For the latest in our WISE WORDS interview series - where stars from a whole range of fields share the important life lessons they’ve learned along the way - we’re posing some of the big questions to ROMESH RANGANATHAN.
The BAFTA-nominated, award-winning star of ‘Asian Provocateur’ has been touring with his show ‘Irrational’, including four sell-out nights at London’s Eventim Apollo, where he has recorded his first DVD.
In the show, Romesh explores the rationality of his worldview, examining the issues close to his heart, and explaining why everybody else is wrong about them.
To celebrate today’s release of the tour DVD, Romesh spoke to HuffPostUK about the benefit of failure, and the comedians he most aspires to emulate...
What do you do to switch off from the world?
I put on music. I keep my portable speaker with me. I put it on, and just disconnect. Nine times out of ten, it’s hip hop, although I like the mellow stuff, too.
How do you deal with negativity?
I normally hang out with my wife and kids, and try to de-stress. If I’m on tour, I’ll just go and hide myself in an X-box.
When and where are you at your happiest?
At home. I’m a homebody. I’m away so much, I crave that time. My family always want to go out when I’m there, and I’m horribly resistant to that.
What’s the best piece of advice you’ve ever been given?
My dad told me, nothing really matters that much. Do the best you can, but don’t get stressed. Just carry on being the best you can.
What has been the hardest lesson you’ve had to learn?
Accept that you are going to be rubbish at something you care about initially. With comedy, you’re not going to slash every gig. Failing is part of success, because to have none is not good for your development. Take risks.
What would you tell your 13-year-old self?
You’ve got ages to figure out what it is you’re going to do. With my Asian background, I was always encouraged to sort it out quickly, but I’ve wavered on my path. I started out in finance, then I was a teacher, and finally I found stand-up. So don’t worry if you don’t get it right straight away. That exposure to other things means when your time comes, you’ll be better equipped to meet its demands.
What three things are at the top of your to-do list?
Become a really great stand-up, I’m not there yet. I aspire to Richard Pryor’s level of honesty;
Become a better dad than I am. When I’m tired, I get it wrong, and I think, I could have handled that better;
Be more considerate with my friends. I don’t get in touch, I’m hard to get in touch with. So I want to become a more effective mate.

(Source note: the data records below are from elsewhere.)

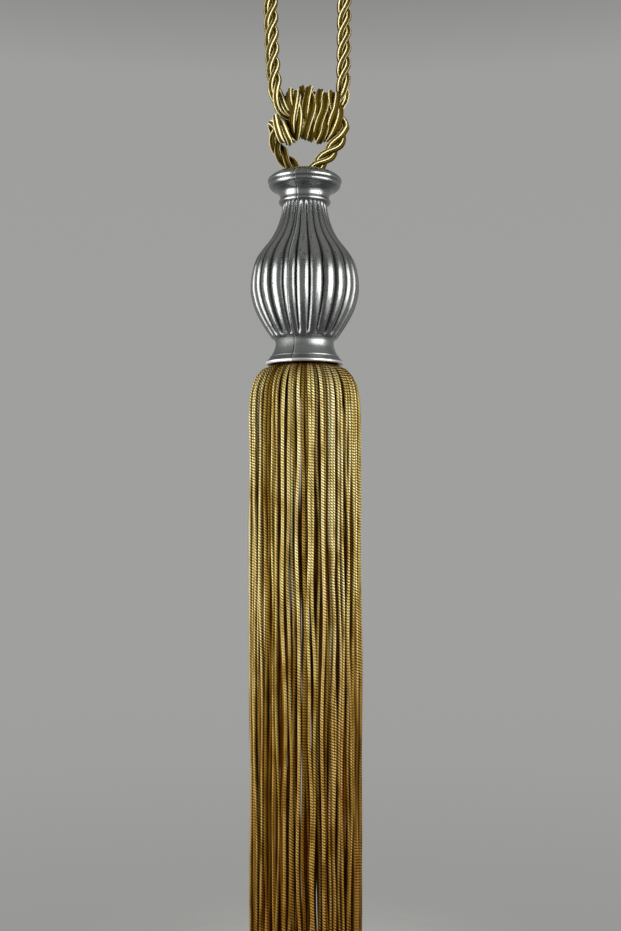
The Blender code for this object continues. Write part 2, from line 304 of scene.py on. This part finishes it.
class Graph:
    """The nodes of a material or a world. An input is given as a socket, a number or a colour."""

    def __init__(self, owner):
        owner.use_nodes = True
        self.nodes = owner.node_tree.nodes
        self.links = owner.node_tree.links

    def plug(self, value, socket):
        if isinstance(value, bpy.types.NodeSocket):
            self.links.new(value, socket)
        else:
            socket.default_value = value

    def fill(self, made, **inputs):
        """Sets the inputs of a node. An underscore in a name stands for a space."""
        for name, value in inputs.items():
            self.plug(value, made.inputs[name.replace("_", " ")])

    def maths(self, operation, *values):
        made = self.nodes.new("ShaderNodeMath")
        made.operation = operation
        for value, socket in zip(values, made.inputs):
            self.plug(value, socket)
        return made.outputs[0]

    def between(self, factor, low, high):
        """A number that goes from low to high as the factor goes from 0 to 1."""
        return self.maths("MULTIPLY_ADD", factor, high - low, low)

    def whole(self, around):
        """The whole part of a tube's u, which says what tube it is."""
        return self.maths("FLOOR", self.maths("ADD", around, WHOLE_MARGIN))

    def length(self, vector):
        made = self.nodes.new("ShaderNodeVectorMath")
        made.operation = "LENGTH"
        self.links.new(vector, made.inputs[0])
        return made.outputs["Value"]

    def mix(self, factor, a, b, blend="MIX"):
        made = self.nodes.new("ShaderNodeMix")
        made.data_type = "RGBA"
        made.blend_type = blend
        self.fill(made, Factor=factor, A=a, B=b)
        return made.outputs["Result"]

    def tinted(self, factor, colour, tint):
        return self.mix(factor, colour, tint, "MULTIPLY")

    def ramp(self, factor, *stops):
        """A Color Ramp node with (position, colour) stops."""
        made = self.nodes.new("ShaderNodeValToRGB")
        self.links.new(factor, made.inputs["Fac"])
        elements = made.color_ramp.elements
        while len(elements) > 1:
            elements.remove(elements[-1])
        elements[0].position = stops[0][0]
        elements[0].color = (*stops[0][1], 1.0)
        for position, colour in stops[1:]:
            elements.new(position).color = (*colour, 1.0)
        return made.outputs["Color"]

    def noise(self, vector, scale, detail):
        made = self.nodes.new("ShaderNodeTexNoise")
        self.fill(made, Vector=vector, Scale=scale, Detail=detail)
        return made.outputs["Fac"]

    def bump(self, height, strength, distance):
        made = self.nodes.new("ShaderNodeBump")
        self.fill(made, Height=height, Strength=strength, Distance=distance)
        return made.outputs["Normal"]

    def attribute(self, name):
        made = self.nodes.new("ShaderNodeAttribute")
        made.attribute_name = name
        return made.outputs["Fac"]

    def uv_map(self):
        made = self.nodes.new("ShaderNodeUVMap")
        made.uv_map = "UVMap"
        return made.outputs["UV"]

    def coordinates(self, kind):
        return self.nodes.new("ShaderNodeTexCoord").outputs[kind]

    def split(self, vector):
        made = self.nodes.new("ShaderNodeSeparateXYZ")
        self.links.new(vector, made.inputs["Vector"])
        return made.outputs["X"], made.outputs["Y"], made.outputs["Z"]

    def join(self, x, y):
        made = self.nodes.new("ShaderNodeCombineXYZ")
        self.fill(made, X=x, Y=y)
        return made.outputs["Vector"]


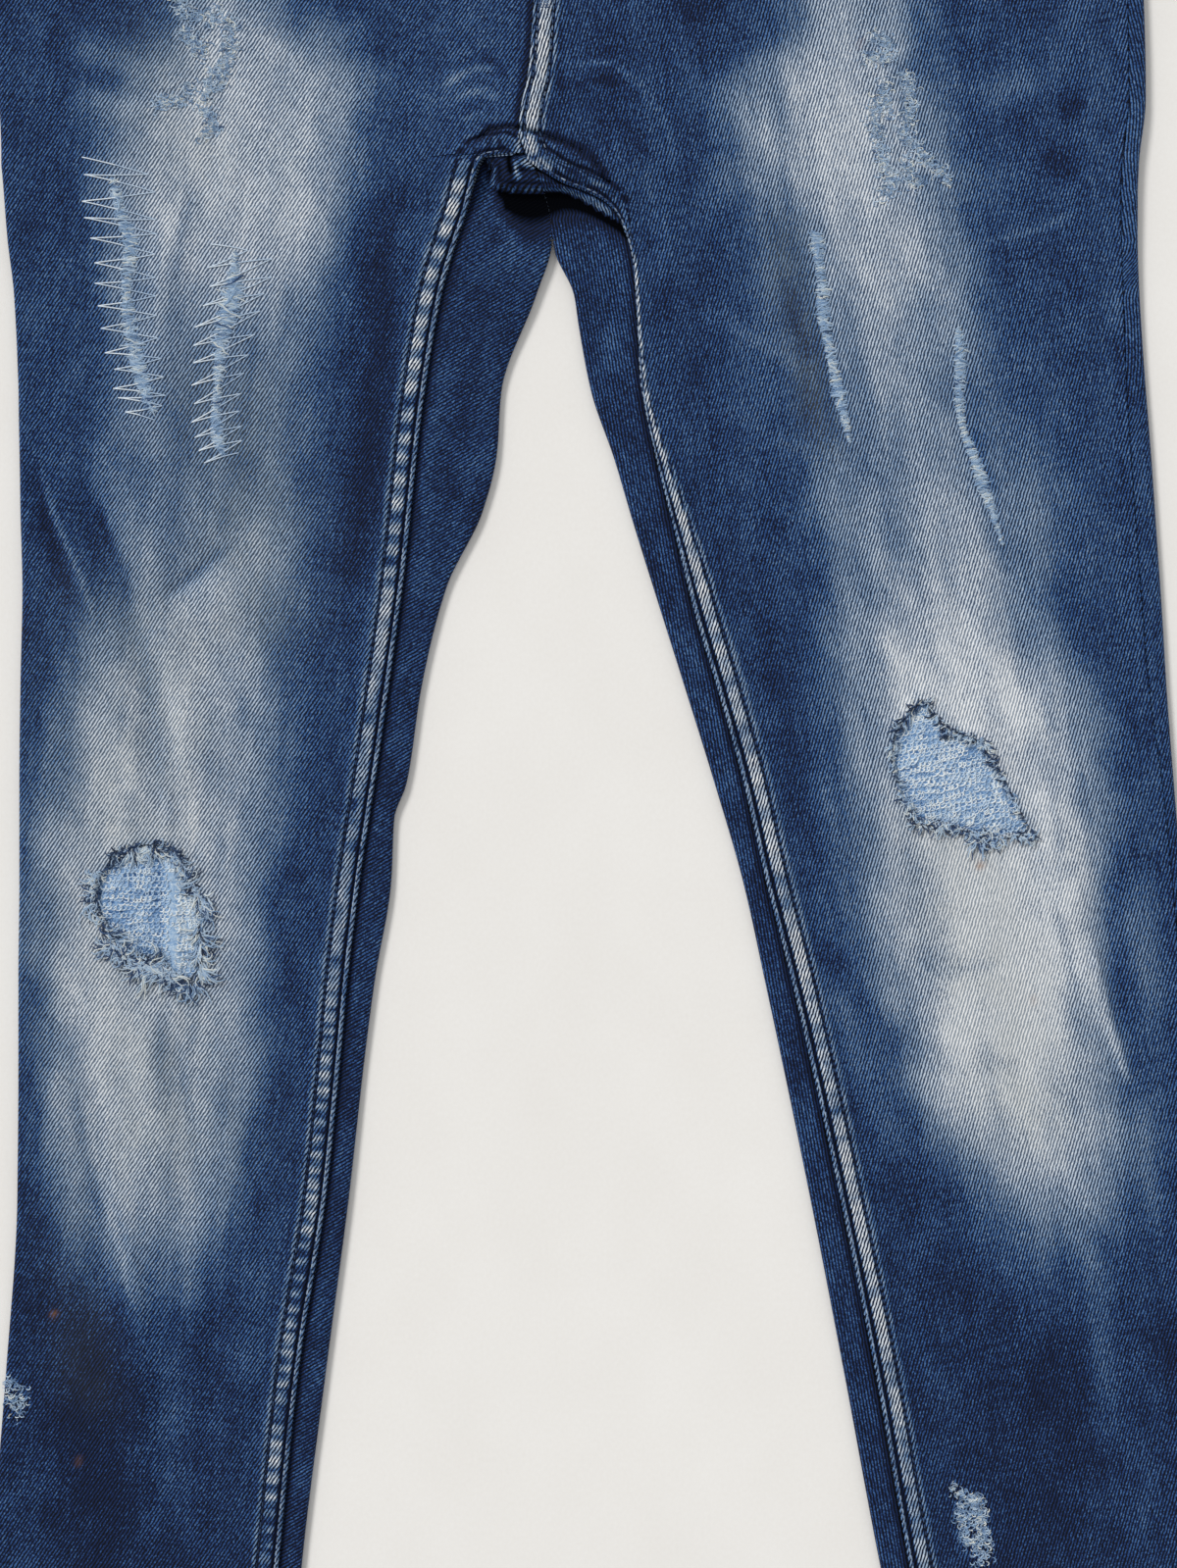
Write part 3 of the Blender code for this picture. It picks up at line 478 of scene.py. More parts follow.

What do you think happens when we die?
I don’t know. I was brought up by Hindu parents, so they believe in reincarnation. I find it hard to conceive of a place that everybody likes equally, so I struggle with a concept of heaven.
When do you feel a sense that we live in the presence of something bigger than ourselves?
Whenever we visit a place to worship, whatever the religion, I find the building is being charged up with energy.
What do you try to bring to your relationships?
I try to bring empathy to every exchange. I think if you can put yourself in the other person’s position, you immediately become more considerate and it makes the situation easier. I rarely get properly upset in the way I used to.
What keeps you grounded?
Knowing that I haven’t achieved my goal yet. I’m happy, I pay the bills, but there are people I know are just great, like Louis C.K. That level of unadulterated honesty is awe-inspiring.
What was the last act of kindness that you received?
Last night, I was on tour, and the support act realised I was hungry, and just disappeared. He’d run out to get me some food, and that meant an enormous amount.